Assumptions 1: assume the hypotenuse of each triangle is equal. In our example one hypotenuse was .6 mm different. That is a small amount, especially considering it is unlikely you will have a measure off by a full degree.

Assumption 2: assume sin(e) + sin(3e) = sin(4e), where e is the error of the cut, in our case 1 degree. Strictly speaking, this math is wrong, and you can't do this. But for small angles, it will work out okay.

So the real formula is: [WidthLeft - WidthRight/Length] = sin(e) + sin(3e)

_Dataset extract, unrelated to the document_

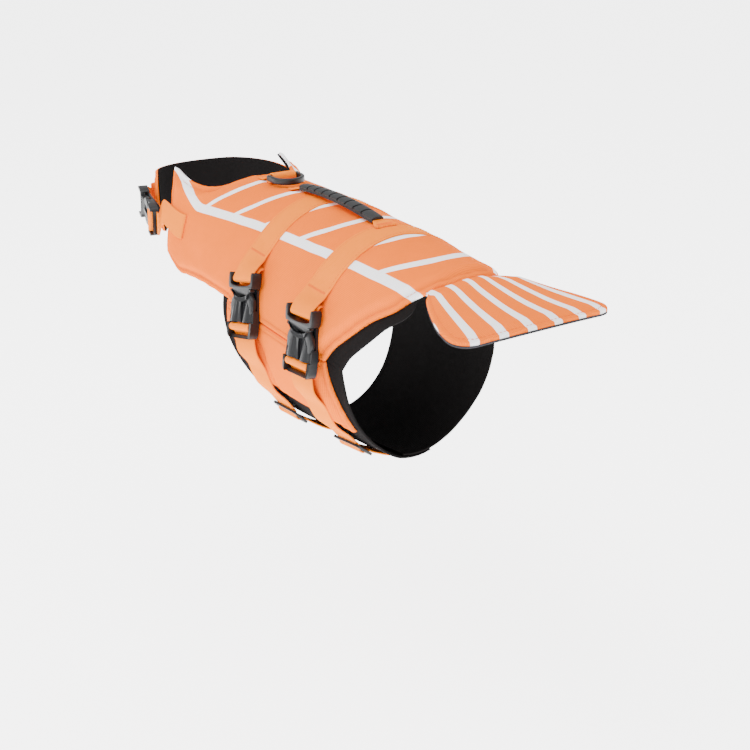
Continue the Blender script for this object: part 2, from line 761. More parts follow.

If you assume sin(e) + sin(3e) = sin(4e) you can solve for e:

[WidthLeft - WidthRight/Length] = sin(4e)
arcsin[widthLeft - WidthRight/Length] = 4e
1/4 arcsin[widthLeft - WidthRight/Length] = e

Two disclaimers here. First, I could have easily made a mistake. If so, I am open to corrections. I only posted this because I have worked and re-worked the problem, and I believe I have it right.

Second, I am not implying in any way that the Kapex manual made a blunder. It is a perfectly acceptable strategy to make the simplistic assumptions the manual made in order to solve a real world problem. I am thinking back to calculus when I had to differentiate a problem that would not solvable, until you realized the number e became insignificant as you approached a limit. The course was pure math, and if that strategy was applicable there, it is certainly applicable here.

This was a tough problem because, given Kapex's formula, I assumed there was a simple solution, or at least one that didn't involve bending some rules.

To be clear, my document as it stands is in error. You should not add up the sides. The final piece gives you all the dimensions you need. I will update my document tomorrow and include a section at the end explaining the math. I couldn't find any real math explanations on the web.